Music, in fact, may be the biggest way Paparelli is putting his stamp on "Two Gents," using it as means to fill in some of the oft-parsed flaws in Shakespeare's novice play.

"What we really tried to do," he says, "was say, 'Okay, here's a modern kid, feeling these modern things, being pushed by their parents. . . . What are the songs about frustration and angst?' " So it is that rock anthems by Coldplay, Ben Folds and U2 blare from the rafters.

But don't call this a musical.

Shakespeare Theatre will deliver that separately, in concert performances of the actual musical version of the play, "Two Gentlemen of Verona (a rock opera)," a diverse, freewheeling tale set in 1970s New York. Laced with funk music, hints of disco and Latin sounds, the Tony-winning 1971 musical (incidentally, it beat out "Follies'') shares the same free-form exuberance as "Hair," says the show's director, Amanda Dehnert. Part of the theater's "Bard's Broadway" series, the musical will be staged just a handful of times Jan. 27-29, but it will offer "Two Gents" fans a chance to experience the play in two radically different ways. "What's cool about Shakespeare," Dehnert says, "is that any artist can bring a point of view to it."

For Paparelli, the attraction to "Two Gents" was that it seemed to complement the director's previous projects exploring chaotic teenage-hood, including "Romeo and Juliet" at Folger Theatre and his own play, "Columbinus," inspired by the Columbine High School shooting.

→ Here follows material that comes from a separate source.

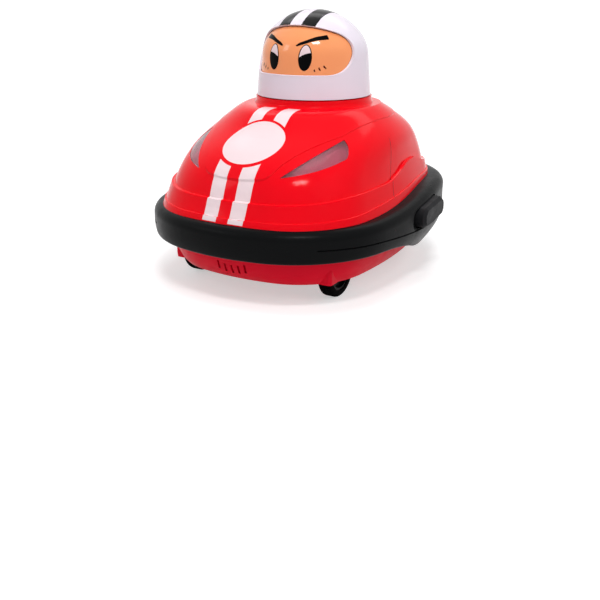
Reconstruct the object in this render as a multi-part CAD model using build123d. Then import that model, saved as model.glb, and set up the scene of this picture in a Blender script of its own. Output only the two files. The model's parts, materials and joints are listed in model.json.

The characters in "Two Gents," he says, "have guns, and they're cutting and they're drinking. And where are the adults? We're so distracted by money and technology and the economy.

"It's important to me that any theater is a reflection of society and be some vehicle for social change," he adds. "I want people to see 'Two Gents' and definitely feel it's relevant today."